With recent temperatures reaching near the 100-degree mark and above, it is very important that people play it safe and protect themselves from the potential ill effects of extreme heat.   You can become ill from the heat if your body can't compensate for it and properly cool you off. 

These are the main things affecting your body's ability to cool itself during extremely hot weather:

  • High humidity. When the humidity is high, sweat won't evaporate as quickly, which keeps your body from releasing heat as fast as it may need to. 
  • Personal factors. Age, obesity, fever, dehydration, heart disease, mental illness, poor circulation, sunburn, and prescription drug and alcohol use can play a role in whether a person can cool off enough in very hot weather.

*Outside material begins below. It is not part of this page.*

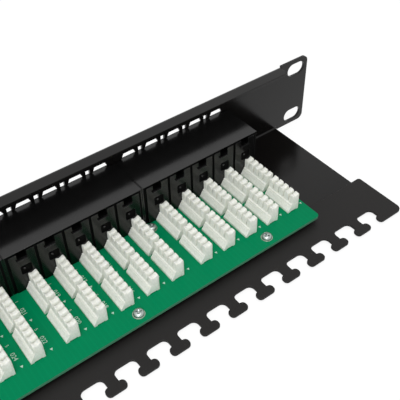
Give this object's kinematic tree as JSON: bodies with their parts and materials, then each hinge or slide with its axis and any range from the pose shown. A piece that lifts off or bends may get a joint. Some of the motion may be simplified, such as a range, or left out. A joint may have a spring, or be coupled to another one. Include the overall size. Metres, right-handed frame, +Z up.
{
  "type": "telephone patch panel",
  "caption": "Rack-mount telephone patch panel: folded black steel plate and tray, stacked jack sockets, green circuit board with white punch-down blocks and a toothed cable tie bar.",
  "frame": {"origin": "centre of the rack slot pattern, on the rear face of the front plate, which seats on the rack rails", "axes": "+X along the panel, +Y from the front plate back towards the cable tie bar, +Z up"},
  "size_m": [0.4826, 0.0954, 0.044],
  "materials": {
    "black_powder_coat": "satin",
    "green_board": "gloss",
    "black_plastic": "satin",
    "white_plastic": "matte",
    "gold_contacts": "polished",
    "nickel_brass": "satin",
    "zinc_steel": "polished"
  },
  "bodies": {
    "root": {"panel_chassis": "black_powder_coat", "cable_tie_bar": "black_powder_coat", "circuit_board": "green_board", "board_standoffs": "nickel_brass", "board_screws": "zinc_steel", "jack_block_1": "black_plastic", "jack_block_2": "black_plastic", "jack_block_3": "black_plastic", "jack_block_4": "black_plastic", "jack_block_5": "black_plastic", "jack_contacts_1": "gold_contacts", "jack_contacts_2": "gold_contacts", "jack_contacts_3": "gold_contacts", "jack_contacts_4": "gold_contacts", "jack_contacts_5": "gold_contacts", "idc_pair_01": "white_plastic", "idc_pair_02": "white_plastic", "idc_pair_03": "white_plastic", "idc_pair_04": "white_plastic", "idc_pair_05": "white_plastic", "idc_pair_06": "white_plastic", "idc_pair_07": "white_plastic", "idc_pair_08": "white_plastic", "idc_pair_09": "white_plastic", "idc_pair_10": "white_plastic", "idc_pair_11": "white_plastic", "idc_pair_12": "white_plastic", "idc_pair_13": "white_plastic", "idc_pair_14": "white_plastic", "idc_pair_15": "white_plastic", "idc_pair_16": "white_plastic", "idc_pair_17": "white_plastic", "idc_pair_18": "white_plastic", "idc_pair_19": "white_plastic", "idc_pair_20": "white_plastic", "idc_pair_21": "white_plastic", "idc_pair_22": "white_plastic", "idc_pair_23": "white_plastic", "idc_pair_24": "white_plastic", "idc_pair_25": "white_plastic"}
  },
  "joints": []
}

Here are some facts about which people are at greatest risk for heat-related illness and what protective actions to take to prevent illness or death:

  • People who are at highest risk are the elderly, the very young, and people with mental illness and chronic diseases
  • But even young and healthy people can get sick from the heat if they participate in strenuous physical activities during hot weather. 
  • Air-conditioning is the number one protective factor against heat-related illness and death. If a home is not air-conditioned, people can reduce their risk for heat-related illness by spending time in public facilities that are air-conditioned.

You can take these steps to prevent heat-related illnesses, injuries, and deaths during hot weather:

  • Stay cool indoors. 
  • Drink plenty of fluids.
  • Replace salt and minerals.
  • Wear appropriate clothing and sunscreen.
  • Schedule outdoor activities carefully.
  • Pace yourself.
  • Use a buddy system.
  • Monitor people at high risk.
  • Adjust to the environment.
  • Do not leave children in cars.
  • Use common sense.
  • Drink Plenty of Fluids - Drink 2-4 glasses of cool fluids each hour.
  • Keep Cool Indoors - If you can, stay in an air-conditioned area. If you don’t have air-conditioning, contact your local health department to see if there are heat-relief shelters near you.